Il y a aussi le fait que récemment certains chrétiens aient pu prendre des positions qui vous agacent… Que des citoyens ne pensent pas comme vous, c’est la gloire de la République et de la liberté d’expression dont vous êtes un ardent défenseur.
Seulement à ce sujet, il y a, me semble-t-il, deux libertés, celle des membres de l’intelligentsia reconnue qui peuvent se moquer de tout, c’est-à-dire ne rien respecter, et ceux qui, au nom du respect, justement, mettent un frein à leur expression. C’est-à-dire qu’il y a les “Charlie” et les autres, ceux que Charlie appelle des « cons » (je vous prie d’excuser cette licence de langage qui n’en est hélas plus une).J’ai dans les premiers jours qui ont suivi les terribles événements de début janvier défilé avec tous les autres (enfin, beaucoup !) pour manifester le refus de la barbarie par toute la nation (dont je suis membre !) mais, pour autant, la philosophie de Charlie, bien sympathique à beaucoup d’égard, me paraît trop hexagonale et, pour être précis, bien trop “bobo parisien”, pour être la mienne !
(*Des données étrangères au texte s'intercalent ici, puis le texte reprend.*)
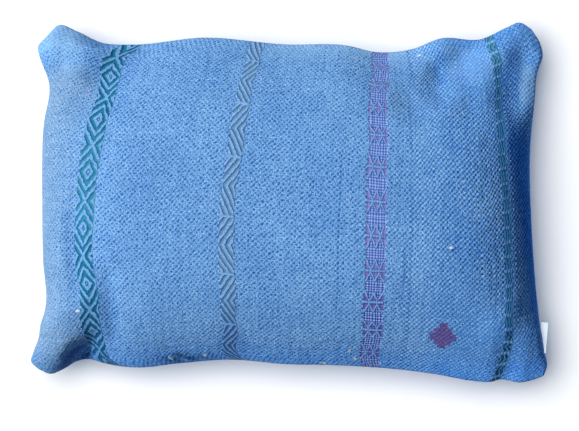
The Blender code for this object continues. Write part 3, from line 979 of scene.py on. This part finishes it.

Je ne publierai pas des caricatures pour le plaisir de proclamer que je suis libre, en ne prenant pas en compte que, dans d’autres pays, (et c’était prévisible, puisque ça avait déjà eu lieu) d’autres paieraient de leur vie ma liberté.Il est vrai que ce n’étaient que des chrétiens nigériens… enfin, des “ressortissants nigériens” comme ont dû dire vos services… et puis quelques églises qui ont brûlé, rien à voir, circulez.
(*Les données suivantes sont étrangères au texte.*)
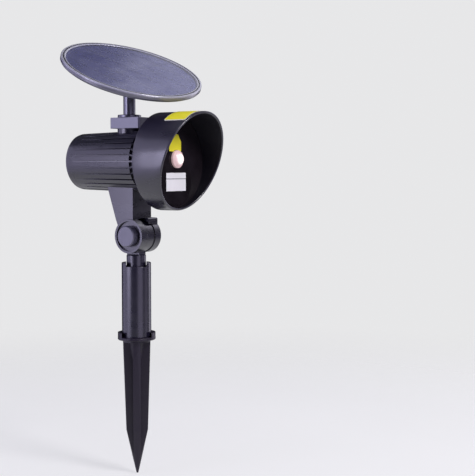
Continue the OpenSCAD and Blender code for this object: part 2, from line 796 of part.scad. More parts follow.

Ma lettre est sans doute plus marquée d’amertume que je ne l’aurais voulu en commençant, et peut-être, bien que je m’en défende, ma vision est-elle un peu déformée. J’espère cependant ne pas avoir été injuste envers vous.
J’ai simplement voulu vous dire, en tant que citoyen d’un pays que j’aime au moins autant que vous, combien votre humanisme rétréci et votre laïcité à géométrie variable me déçoivent.
Je vous conserve le respect dû à vos fonctions, cette lettre en est d’ailleurs un signe. Je vous souhaite la meilleure fin de mandat possible.